Monday, February 16, 2026

The Word is Minneapolis--But It's Not Over

 


If the United States survives its current authoritarian chaos and the future consequences of the destruction left in its wake, even for a decade or two more, historians (if there are any) will need just one word to signal the reasons it did: Minneapolis.

Chicago showed the way, with elements of resistance learned from Los Angeles, Portland and elsewhere, but it was Minneapolis that made the difference.  An unprecedented and overwhelming assault of some 3,000 armed federal thugs was met with steadfast, intelligent, inventive and relentless resistance.  

The key moments within the daily responses to the hourly official crimes were of course the way the city showed up after the murders of Rene Good and Alex Pretti, never wavering from their resistance and support for their immigrant neighbors (including organizing to feed families when they were too terrorized to leave home), and coming out in sub-zero temperatures by the thousands to protest peacefully--and to mourn.  

Now the feds have announced the end of their operations in Minnesota.  In other words, ICE is out.  But there is no dancing in the streets of the Twin Cities.  For one thing, since the feds have done nothing but lie, no one in Minnesota believes anything they say.  They will watch what happens, and what if anything stops happening.

For another, the federal thugs leave behind vast damage to communities and people: traumatized families and children, economic ruin for some, and a host of residual problems for schools, medical care facilities, government and businesses.  There are still Minnesotans vanished into black site prisons and with unknown fates, including children.  There are also children left behind when their parents were swiftly deported.  Even those released from concentration camps still face official efforts to deport them, including Liam Ramos and his family.  Community support for immigrant families will need to continue.


For yet another, Minnesotans are concerned for other places in the US that may yet be visited with the lawless thugs fostered and protected by a rich bureaucracy in Washington.  The feds still plan to spend over $38 billion on new "detention centers," many of which will warehouse more individuals than any actual federal prison, while prisoners convicted of no crime die in existing concentration camps, and disease runs rampant. They  still contain hundreds of children, though these publicly-funded prisons refuse to disclose anything about themselves. 

 It's known however that one family with five children, from age 18 to twins who had their fifth birthday in captivity, has been imprisoned in Texas for at least nine months.  Another known case: A healthy infant sent to one of these camps contracted a number of life-threatening diseases there, and even then ICE extracted her from the hospital.  A judge has since seen to her release.

Congressional Democrats are refusing to fund the Homeland Security department until the same rules that apply to all other kinds of law enforcement are institutionalized in ICE and Border Patrol.  Polls show a majority of Americans support this stand.   
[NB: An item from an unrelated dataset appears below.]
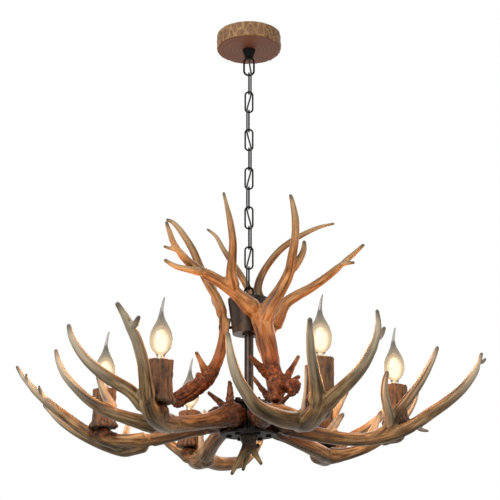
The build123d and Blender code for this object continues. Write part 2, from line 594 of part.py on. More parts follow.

Though the lawlessness of these federal thugs became most obvious in Minneapolis with its treatment of protests--including the murder of two peaceful protestors--and its violation of fourth amendment rights, it was also exposed there in its treatment of those it disappeared.  A federal court judge in Minnesota ruled that they have been violating constitutional and basic human rights of prisoners.  The top federal court judge in Minneapolis earlier declared from the bench that ICE had "likely violated more court orders in January than some federal agencies have in their entire existence." 

Last week Reuters put a number on this aspect of defiance of the law: Courts have ruled 4,400 times against ICE for jailing people illegally.  There is no indication that they are stopping.
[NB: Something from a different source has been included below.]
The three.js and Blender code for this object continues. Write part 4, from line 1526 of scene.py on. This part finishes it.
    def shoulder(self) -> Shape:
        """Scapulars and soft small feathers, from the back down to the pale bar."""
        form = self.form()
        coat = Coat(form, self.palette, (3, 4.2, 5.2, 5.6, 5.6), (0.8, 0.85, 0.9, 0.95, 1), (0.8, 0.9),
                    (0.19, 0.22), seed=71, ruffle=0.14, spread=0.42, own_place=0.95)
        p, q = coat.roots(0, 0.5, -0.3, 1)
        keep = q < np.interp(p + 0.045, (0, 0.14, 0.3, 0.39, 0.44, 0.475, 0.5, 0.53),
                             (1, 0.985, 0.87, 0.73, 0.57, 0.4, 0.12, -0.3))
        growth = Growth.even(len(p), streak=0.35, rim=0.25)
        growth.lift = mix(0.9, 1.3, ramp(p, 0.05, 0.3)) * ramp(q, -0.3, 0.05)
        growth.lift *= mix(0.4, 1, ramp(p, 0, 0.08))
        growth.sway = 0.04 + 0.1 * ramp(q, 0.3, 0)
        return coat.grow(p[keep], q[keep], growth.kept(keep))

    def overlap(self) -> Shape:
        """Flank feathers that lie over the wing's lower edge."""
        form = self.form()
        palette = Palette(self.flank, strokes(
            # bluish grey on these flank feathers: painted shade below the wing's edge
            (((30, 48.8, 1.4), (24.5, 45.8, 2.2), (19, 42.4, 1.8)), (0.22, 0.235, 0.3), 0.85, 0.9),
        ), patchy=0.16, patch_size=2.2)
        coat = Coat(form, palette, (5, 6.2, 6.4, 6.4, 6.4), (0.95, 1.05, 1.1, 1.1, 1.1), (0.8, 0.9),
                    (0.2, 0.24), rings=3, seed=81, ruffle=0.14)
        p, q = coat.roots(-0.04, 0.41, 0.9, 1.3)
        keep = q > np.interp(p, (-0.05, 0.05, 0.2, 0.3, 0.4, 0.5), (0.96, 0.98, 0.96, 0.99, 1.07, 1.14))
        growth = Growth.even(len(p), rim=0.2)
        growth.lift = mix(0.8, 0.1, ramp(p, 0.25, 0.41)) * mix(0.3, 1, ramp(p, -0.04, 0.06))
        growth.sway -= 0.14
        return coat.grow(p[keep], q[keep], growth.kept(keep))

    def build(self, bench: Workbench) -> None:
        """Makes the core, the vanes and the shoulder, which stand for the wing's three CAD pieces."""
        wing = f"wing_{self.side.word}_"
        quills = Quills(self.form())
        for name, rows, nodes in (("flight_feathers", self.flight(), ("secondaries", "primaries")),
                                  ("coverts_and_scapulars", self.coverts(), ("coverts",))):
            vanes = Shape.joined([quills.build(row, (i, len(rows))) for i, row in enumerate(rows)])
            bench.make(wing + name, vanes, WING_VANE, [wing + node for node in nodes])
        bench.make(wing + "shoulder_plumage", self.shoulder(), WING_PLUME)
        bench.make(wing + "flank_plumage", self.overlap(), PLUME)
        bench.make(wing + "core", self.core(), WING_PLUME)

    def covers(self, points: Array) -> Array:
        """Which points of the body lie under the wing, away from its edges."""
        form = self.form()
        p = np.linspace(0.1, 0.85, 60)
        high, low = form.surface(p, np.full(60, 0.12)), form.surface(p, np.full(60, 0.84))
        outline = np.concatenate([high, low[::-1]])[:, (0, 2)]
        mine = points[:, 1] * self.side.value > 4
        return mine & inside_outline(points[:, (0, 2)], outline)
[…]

There is also little redress or consequences from any of this.  In a Chicago case where federal thugs rammed a vehicle and shot the woman driving five times (she survived), and a Minneapolis case where federal thugs shot a man in his home through his door, the preponderance of evidence showed that the federal agents were lying about what happened (the feds acknowledged this in the Minnesota case.)  Cases against the victims were dismissed, but there are no criminal cases brought against the thugs for what they did.  Similarly and most obviously, there are no consequences so far for the murderers of Good and Pretti.

Attempts to intimidate protestors and criminalize protest continue.  It's well known that agents have been identifying protesters and threatening them with terrorist watch lists, and some Minnesotans have filed charges in court saying they were menaced at home by federal thugs.  The New York Times reports that Homeland Security had demanded identifying information on social media accounts of those who criticized ICE from Google, Facebook and other companies--and have often been given such information.

Even if the army of federal secret police does decamp from Minnesota, they leave a very damaged legal system behind that will take a lot of time to repair, as Politico reports.  The US Attorney's Office in Minneapolis has been hollowed out by resignations by prosecutors who refused Washington's directives to ignore the murders and otherwise support the federal thugs in their thuggery. The federal prosecutors that remain face judges that no longer trust them.  State and local law enforcement no longer trusts the feds either, and cooperation is disintegrating.  In this as well, Minneapolis may be a harbinger, if the lavishly funded federal Gestapo invades other cities and towns in the United States of America.